Response

May 01, 2007 17:42

I got an e-mail today from my past. I started thinking about how much I've grown since I actually knew that person. Quite a bit, I'd say. This year has been a year of significant growth. I've matured in my thinking and acting. Every day is a new step up to me. I don't know how to respond to this e-mail. I'm not that same person that I was when I knew this person. Is it even worth it to respond. I guess if that person reads this, it shall be a response. I don't hold resentment towards anyone right now. I never have been able to hold any kind of anger towards anyone for very long. I am doing extremely well. My life seems to be going exactly the way I want it to, although maybe not ideal. It seems to be going along a good path.

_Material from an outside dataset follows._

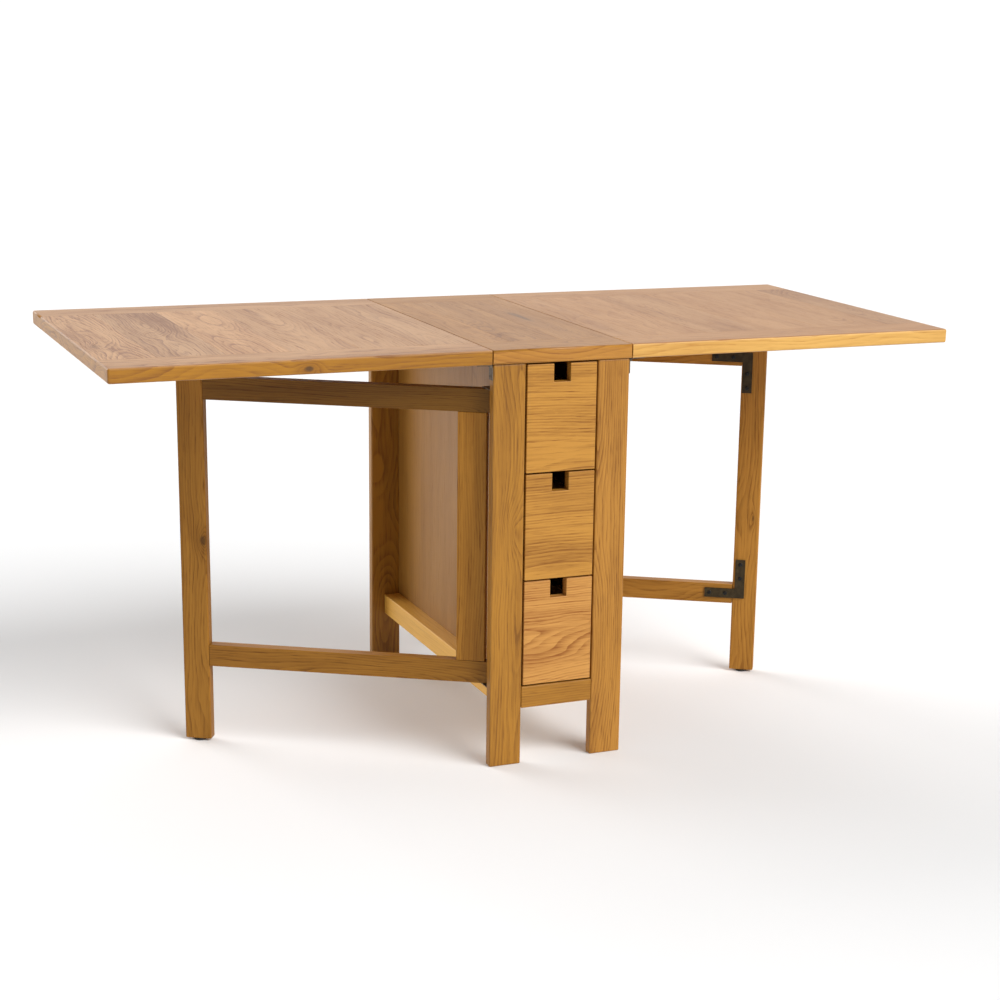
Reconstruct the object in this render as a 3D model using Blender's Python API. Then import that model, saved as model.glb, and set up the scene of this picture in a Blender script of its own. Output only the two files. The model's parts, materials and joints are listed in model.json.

I have been enlightened by various life experiences, whether good or bad. Sure, some I would rather not have. Actually, if I had not experienced some parts of my life I might not be the person I am right now. I happen to love the person I am, which is a major improvement from the time I knew this person. Sorry to be so cryptic. I just don't want to reveal this person. Because it is not about them. This journal is for my reflections on life. I'm in a good place. And although I would rather not have what happened to me, it has happened. I moved on. I love many people, including a great boyfriend. I still feel a certain tinge of sadness due to past events but that is how life goes. Life happens. I wouldn't have it any other way.